DO THIS: Using the data below, copy every line that contains the word "Write".

PROVIDED ENTRIES:
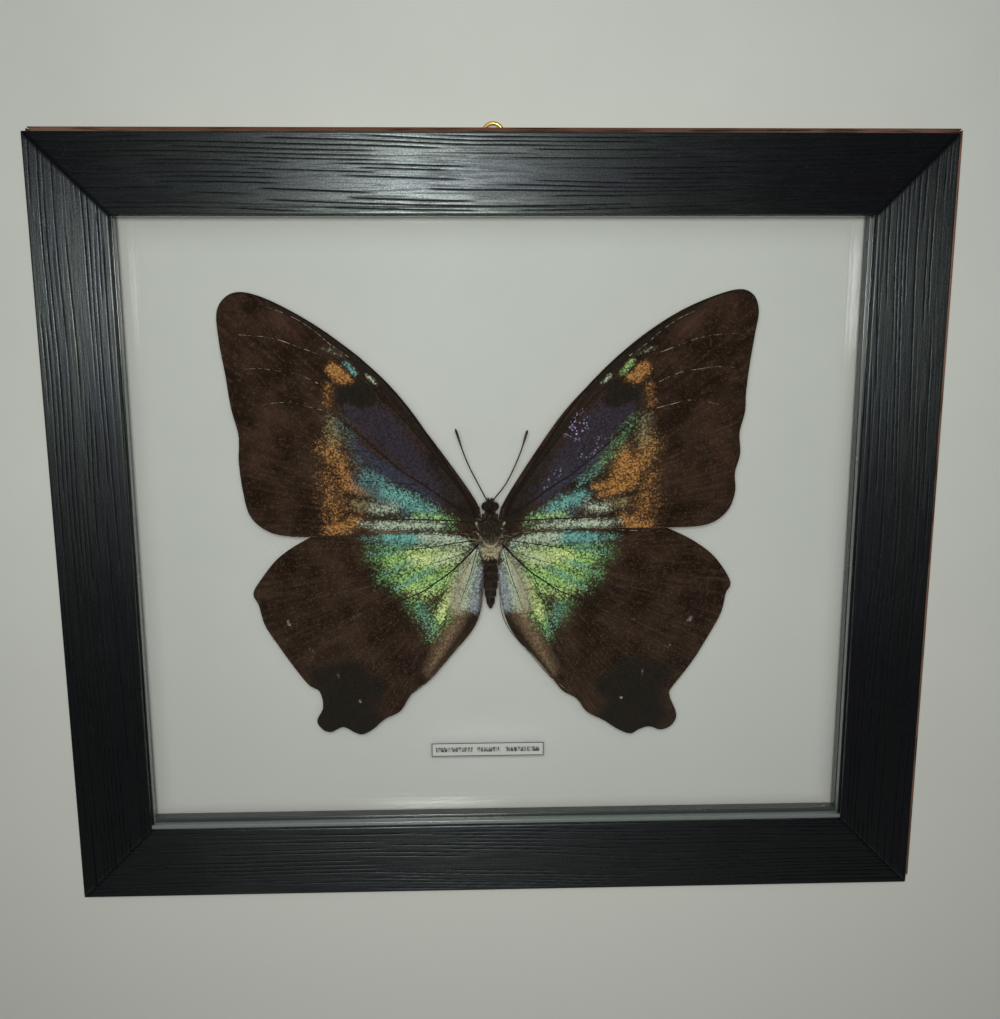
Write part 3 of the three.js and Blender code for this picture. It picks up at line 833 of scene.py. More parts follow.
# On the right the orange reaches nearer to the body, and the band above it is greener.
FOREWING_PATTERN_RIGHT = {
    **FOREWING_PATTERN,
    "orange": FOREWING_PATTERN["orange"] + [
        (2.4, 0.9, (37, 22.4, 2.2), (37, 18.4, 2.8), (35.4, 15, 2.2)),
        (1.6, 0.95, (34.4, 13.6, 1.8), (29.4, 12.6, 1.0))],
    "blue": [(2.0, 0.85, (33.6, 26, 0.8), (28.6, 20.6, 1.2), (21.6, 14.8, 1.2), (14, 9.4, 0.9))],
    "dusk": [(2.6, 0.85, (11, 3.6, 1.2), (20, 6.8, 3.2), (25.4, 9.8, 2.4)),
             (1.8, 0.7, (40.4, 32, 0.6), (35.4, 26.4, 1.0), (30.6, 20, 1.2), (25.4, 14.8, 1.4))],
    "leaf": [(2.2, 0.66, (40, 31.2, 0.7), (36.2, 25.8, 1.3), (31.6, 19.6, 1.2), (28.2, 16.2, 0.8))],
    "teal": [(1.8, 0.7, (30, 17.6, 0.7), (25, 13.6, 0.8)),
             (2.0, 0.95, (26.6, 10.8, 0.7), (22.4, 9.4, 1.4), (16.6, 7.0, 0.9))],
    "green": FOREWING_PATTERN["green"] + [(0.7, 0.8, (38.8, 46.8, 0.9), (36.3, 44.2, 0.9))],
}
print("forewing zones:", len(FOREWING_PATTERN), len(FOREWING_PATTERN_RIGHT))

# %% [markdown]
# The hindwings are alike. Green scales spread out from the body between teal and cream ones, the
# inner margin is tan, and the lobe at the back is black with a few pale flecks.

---

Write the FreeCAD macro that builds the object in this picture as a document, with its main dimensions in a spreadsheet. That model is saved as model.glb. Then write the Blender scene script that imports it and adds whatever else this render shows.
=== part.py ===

---

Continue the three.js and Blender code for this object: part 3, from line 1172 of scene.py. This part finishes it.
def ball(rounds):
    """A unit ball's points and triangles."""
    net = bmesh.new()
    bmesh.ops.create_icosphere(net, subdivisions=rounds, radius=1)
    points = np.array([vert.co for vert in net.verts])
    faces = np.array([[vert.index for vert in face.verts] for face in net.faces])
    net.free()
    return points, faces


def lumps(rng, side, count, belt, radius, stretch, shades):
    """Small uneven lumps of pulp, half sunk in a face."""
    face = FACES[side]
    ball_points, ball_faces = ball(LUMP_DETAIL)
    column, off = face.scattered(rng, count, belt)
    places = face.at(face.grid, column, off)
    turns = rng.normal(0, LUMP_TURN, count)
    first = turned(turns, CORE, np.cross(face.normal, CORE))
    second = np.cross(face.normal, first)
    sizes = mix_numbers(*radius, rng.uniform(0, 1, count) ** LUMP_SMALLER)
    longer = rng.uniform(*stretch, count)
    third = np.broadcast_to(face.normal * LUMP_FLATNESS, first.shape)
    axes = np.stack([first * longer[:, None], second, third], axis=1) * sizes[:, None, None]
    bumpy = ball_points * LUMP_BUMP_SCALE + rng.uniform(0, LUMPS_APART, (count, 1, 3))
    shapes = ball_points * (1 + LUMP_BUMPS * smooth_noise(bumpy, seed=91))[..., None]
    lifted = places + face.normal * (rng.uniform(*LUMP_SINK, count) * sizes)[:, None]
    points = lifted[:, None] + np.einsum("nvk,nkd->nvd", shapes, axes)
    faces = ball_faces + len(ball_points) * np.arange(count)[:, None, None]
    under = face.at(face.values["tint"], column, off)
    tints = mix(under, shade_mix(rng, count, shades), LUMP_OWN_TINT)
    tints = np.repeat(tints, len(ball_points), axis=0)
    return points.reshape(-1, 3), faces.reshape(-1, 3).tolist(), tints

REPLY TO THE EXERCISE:
Write part 3 of the three.js and Blender code for this picture. It picks up at line 833 of scene.py. More parts follow.
Write the FreeCAD macro that builds the object in this picture as a document, with its main dimensions in a spreadsheet. That model is saved as model.glb. Then write the Blender scene script that imports it and adds whatever else this render shows.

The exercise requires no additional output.